§ **Work to complete**
Reproduce precisely the lines of the listing below, starting with the line that contains "cad_parts[node].hide_render = cad_parts[node].hide_viewport" and stopping after the line that contains "bpy.context.view_layer.objects.active = piece"; include nothing else.

§ **Raw data**
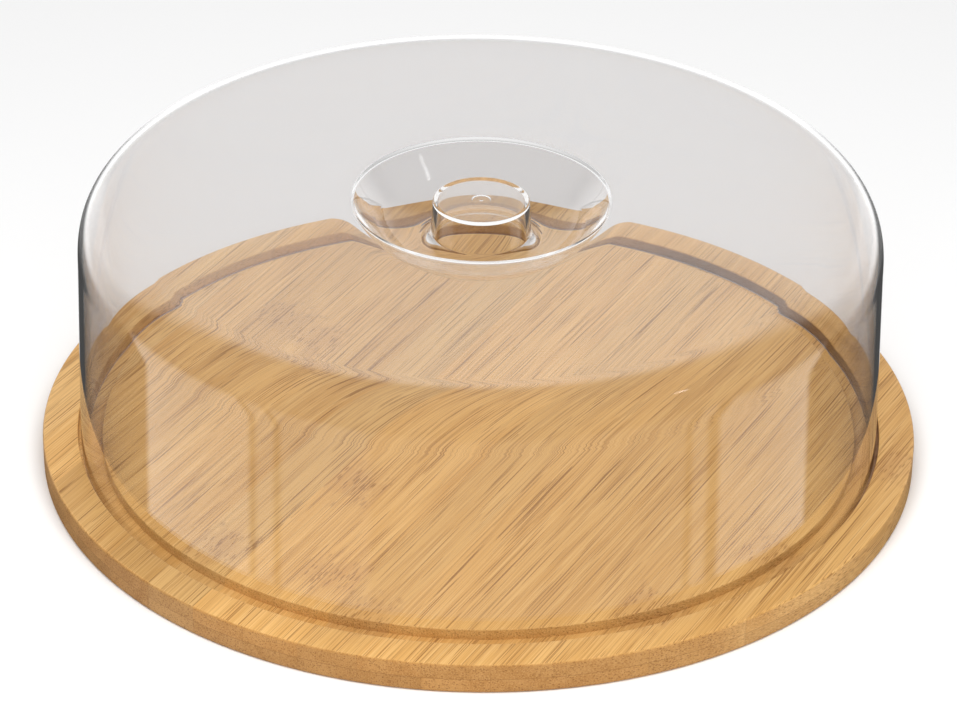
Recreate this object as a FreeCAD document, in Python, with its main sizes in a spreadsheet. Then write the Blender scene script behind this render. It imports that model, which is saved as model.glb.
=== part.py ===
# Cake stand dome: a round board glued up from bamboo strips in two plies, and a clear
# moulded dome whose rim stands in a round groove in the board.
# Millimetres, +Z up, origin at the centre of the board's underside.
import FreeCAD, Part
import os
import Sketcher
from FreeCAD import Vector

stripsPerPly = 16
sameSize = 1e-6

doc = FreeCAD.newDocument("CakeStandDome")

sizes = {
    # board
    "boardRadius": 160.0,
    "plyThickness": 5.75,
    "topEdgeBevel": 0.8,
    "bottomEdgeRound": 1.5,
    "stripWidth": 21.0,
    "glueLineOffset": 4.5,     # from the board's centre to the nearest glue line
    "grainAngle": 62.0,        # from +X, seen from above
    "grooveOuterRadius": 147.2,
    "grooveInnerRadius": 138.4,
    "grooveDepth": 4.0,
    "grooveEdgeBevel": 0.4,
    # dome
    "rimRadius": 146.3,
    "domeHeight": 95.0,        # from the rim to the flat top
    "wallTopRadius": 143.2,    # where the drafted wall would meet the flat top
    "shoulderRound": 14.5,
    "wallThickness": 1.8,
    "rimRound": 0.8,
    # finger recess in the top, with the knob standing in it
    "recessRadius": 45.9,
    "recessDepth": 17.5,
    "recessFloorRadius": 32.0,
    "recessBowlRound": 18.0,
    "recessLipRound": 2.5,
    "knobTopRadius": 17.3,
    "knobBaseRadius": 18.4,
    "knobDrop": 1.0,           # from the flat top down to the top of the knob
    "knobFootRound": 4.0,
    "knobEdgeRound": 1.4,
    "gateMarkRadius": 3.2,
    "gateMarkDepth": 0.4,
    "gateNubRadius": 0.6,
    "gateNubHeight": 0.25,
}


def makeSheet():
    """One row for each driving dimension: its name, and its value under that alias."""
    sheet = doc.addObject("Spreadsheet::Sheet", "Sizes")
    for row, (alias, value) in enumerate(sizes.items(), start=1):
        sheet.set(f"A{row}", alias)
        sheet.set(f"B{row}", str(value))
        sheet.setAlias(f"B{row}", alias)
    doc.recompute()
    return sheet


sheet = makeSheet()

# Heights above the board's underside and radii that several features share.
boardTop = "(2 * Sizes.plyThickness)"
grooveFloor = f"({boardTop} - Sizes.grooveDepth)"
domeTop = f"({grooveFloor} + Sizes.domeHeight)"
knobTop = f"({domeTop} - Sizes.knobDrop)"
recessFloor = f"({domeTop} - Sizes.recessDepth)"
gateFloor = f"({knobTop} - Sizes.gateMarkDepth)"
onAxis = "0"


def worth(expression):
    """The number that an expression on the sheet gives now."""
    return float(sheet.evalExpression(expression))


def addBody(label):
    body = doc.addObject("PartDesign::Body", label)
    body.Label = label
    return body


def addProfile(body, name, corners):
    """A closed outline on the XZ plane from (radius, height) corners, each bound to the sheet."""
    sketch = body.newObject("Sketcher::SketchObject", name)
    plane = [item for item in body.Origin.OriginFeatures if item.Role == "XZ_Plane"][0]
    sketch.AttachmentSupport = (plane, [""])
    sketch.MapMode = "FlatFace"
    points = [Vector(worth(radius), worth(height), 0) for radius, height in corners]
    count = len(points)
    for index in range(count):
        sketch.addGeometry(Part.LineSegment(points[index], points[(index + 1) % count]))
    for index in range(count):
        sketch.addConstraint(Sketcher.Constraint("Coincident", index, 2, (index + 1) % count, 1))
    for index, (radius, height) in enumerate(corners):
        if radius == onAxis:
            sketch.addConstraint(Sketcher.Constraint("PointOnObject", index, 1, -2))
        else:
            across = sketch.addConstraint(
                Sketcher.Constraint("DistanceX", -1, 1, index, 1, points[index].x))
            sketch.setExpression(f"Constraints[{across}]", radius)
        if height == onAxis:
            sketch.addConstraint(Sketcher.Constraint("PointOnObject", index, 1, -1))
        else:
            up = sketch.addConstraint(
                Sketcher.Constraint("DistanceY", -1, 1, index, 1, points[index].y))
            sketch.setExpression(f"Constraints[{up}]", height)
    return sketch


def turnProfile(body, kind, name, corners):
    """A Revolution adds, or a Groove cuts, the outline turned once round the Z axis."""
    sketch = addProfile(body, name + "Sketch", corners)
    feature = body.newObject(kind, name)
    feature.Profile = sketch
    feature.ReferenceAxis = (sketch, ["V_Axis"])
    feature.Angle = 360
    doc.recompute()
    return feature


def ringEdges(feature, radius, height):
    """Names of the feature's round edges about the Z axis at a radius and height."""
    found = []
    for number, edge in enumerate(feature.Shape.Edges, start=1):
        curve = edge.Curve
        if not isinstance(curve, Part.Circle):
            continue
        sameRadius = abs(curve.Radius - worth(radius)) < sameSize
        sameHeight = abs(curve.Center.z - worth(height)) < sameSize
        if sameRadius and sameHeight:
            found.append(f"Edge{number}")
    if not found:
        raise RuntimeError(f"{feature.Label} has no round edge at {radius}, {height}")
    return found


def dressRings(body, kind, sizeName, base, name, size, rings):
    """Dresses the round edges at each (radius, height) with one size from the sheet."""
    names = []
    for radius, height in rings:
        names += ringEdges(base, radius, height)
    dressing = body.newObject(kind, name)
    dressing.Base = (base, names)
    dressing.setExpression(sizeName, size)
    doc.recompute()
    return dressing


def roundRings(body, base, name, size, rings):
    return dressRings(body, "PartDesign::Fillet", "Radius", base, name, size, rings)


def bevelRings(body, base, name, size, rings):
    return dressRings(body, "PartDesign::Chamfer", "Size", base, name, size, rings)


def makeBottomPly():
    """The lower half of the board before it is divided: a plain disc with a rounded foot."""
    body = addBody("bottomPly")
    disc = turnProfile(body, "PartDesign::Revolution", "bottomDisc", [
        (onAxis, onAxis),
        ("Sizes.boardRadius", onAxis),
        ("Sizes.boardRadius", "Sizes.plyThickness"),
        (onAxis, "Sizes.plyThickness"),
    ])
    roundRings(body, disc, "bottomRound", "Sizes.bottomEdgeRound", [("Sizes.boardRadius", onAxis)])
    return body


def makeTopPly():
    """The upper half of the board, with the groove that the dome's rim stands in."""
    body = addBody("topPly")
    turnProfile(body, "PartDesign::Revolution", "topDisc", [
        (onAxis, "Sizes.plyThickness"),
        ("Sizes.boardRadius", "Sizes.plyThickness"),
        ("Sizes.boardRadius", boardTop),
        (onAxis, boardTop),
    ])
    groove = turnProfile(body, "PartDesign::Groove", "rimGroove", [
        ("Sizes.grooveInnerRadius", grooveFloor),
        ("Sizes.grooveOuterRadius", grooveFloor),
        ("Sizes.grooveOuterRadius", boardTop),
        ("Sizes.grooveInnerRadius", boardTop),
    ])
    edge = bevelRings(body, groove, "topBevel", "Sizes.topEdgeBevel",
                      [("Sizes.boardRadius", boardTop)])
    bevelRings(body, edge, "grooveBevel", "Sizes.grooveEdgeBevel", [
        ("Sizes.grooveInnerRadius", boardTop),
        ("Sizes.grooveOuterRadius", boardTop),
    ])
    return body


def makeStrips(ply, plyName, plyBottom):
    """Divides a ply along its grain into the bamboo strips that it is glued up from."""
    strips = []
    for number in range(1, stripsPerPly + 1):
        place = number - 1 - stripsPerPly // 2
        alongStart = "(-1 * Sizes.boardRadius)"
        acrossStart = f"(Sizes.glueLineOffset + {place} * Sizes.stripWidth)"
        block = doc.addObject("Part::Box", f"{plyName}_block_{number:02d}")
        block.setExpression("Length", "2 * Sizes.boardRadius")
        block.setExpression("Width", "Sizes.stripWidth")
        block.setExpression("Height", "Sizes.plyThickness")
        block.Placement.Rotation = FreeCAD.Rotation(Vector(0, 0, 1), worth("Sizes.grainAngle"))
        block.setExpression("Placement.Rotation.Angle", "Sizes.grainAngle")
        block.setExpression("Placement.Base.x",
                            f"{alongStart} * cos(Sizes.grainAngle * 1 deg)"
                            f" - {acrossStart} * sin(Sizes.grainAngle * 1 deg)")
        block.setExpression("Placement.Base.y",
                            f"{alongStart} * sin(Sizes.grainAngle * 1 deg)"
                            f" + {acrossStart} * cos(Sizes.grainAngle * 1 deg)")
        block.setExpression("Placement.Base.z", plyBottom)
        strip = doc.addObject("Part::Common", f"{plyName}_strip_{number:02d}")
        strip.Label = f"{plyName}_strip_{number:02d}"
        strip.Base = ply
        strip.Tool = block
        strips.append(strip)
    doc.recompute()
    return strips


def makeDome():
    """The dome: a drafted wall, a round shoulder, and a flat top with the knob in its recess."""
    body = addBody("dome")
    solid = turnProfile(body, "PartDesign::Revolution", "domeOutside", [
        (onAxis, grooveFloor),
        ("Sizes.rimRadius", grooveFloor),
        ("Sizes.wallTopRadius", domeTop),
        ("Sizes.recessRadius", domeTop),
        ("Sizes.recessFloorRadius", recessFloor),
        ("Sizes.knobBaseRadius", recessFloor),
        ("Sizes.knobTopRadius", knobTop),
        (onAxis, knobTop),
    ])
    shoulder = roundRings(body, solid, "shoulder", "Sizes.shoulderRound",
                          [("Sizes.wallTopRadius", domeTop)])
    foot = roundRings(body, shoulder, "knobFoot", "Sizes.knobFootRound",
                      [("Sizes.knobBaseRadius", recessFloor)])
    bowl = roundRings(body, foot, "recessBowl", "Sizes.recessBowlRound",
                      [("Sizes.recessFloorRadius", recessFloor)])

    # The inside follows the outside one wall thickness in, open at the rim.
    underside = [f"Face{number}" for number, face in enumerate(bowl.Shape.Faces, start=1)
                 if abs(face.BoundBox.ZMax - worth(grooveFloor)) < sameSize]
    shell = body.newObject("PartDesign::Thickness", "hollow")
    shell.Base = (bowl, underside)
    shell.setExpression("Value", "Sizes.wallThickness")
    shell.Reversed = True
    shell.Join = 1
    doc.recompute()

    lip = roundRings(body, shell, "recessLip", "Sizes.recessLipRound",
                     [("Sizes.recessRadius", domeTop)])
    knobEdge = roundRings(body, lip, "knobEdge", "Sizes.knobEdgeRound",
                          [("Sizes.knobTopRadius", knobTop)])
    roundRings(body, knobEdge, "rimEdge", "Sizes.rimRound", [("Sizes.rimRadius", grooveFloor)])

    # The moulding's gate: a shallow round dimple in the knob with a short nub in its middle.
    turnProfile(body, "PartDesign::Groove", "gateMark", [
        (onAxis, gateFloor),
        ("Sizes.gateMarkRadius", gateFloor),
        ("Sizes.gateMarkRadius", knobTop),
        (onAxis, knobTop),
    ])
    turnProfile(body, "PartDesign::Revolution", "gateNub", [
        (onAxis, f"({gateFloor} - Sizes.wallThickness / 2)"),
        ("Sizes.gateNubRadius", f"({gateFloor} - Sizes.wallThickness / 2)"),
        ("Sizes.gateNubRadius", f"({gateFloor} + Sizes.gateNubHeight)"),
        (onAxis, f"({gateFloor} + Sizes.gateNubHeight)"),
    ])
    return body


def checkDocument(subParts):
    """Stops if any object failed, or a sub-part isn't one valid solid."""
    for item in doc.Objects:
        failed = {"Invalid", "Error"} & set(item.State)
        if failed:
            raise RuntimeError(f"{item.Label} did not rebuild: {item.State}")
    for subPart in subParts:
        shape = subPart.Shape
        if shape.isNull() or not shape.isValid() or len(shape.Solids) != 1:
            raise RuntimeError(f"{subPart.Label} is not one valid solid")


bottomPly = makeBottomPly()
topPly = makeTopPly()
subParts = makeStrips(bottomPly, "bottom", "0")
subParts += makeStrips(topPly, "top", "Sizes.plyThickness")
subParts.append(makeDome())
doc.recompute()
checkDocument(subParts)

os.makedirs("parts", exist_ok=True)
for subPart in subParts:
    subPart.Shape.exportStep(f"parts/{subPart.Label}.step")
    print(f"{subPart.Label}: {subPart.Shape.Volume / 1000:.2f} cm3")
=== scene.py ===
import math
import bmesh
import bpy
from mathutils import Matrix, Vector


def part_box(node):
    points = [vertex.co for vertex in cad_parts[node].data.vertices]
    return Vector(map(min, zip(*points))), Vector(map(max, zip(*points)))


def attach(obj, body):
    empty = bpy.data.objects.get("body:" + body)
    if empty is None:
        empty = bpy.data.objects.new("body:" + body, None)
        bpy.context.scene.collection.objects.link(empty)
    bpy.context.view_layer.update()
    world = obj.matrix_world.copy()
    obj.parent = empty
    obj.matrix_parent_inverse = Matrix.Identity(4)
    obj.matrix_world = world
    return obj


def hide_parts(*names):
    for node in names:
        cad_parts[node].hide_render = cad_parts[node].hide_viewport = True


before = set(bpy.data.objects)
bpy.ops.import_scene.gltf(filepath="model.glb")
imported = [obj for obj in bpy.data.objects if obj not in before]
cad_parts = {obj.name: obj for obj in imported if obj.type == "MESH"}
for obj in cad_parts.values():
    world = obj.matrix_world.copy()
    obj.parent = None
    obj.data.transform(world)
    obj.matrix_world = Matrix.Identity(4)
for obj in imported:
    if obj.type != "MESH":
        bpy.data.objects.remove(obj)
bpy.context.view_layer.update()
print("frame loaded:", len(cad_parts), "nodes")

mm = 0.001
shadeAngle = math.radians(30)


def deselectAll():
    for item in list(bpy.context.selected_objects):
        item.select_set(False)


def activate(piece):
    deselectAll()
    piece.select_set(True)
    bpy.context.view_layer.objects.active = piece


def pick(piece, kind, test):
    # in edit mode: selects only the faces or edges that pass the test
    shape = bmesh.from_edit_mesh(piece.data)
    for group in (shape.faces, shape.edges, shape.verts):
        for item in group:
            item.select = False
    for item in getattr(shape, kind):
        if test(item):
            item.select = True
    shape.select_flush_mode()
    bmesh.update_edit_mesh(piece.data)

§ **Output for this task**
        cad_parts[node].hide_render = cad_parts[node].hide_viewport = True


before = set(bpy.data.objects)
bpy.ops.import_scene.gltf(filepath="model.glb")
imported = [obj for obj in bpy.data.objects if obj not in before]
cad_parts = {obj.name: obj for obj in imported if obj.type == "MESH"}
for obj in cad_parts.values():
    world = obj.matrix_world.copy()
    obj.parent = None
    obj.data.transform(world)
    obj.matrix_world = Matrix.Identity(4)
for obj in imported:
    if obj.type != "MESH":
        bpy.data.objects.remove(obj)
bpy.context.view_layer.update()
print("frame loaded:", len(cad_parts), "nodes")

mm = 0.001
shadeAngle = math.radians(30)


def deselectAll():
    for item in list(bpy.context.selected_objects):
        item.select_set(False)


def activate(piece):
    deselectAll()
    piece.select_set(True)
    bpy.context.view_layer.objects.active = piece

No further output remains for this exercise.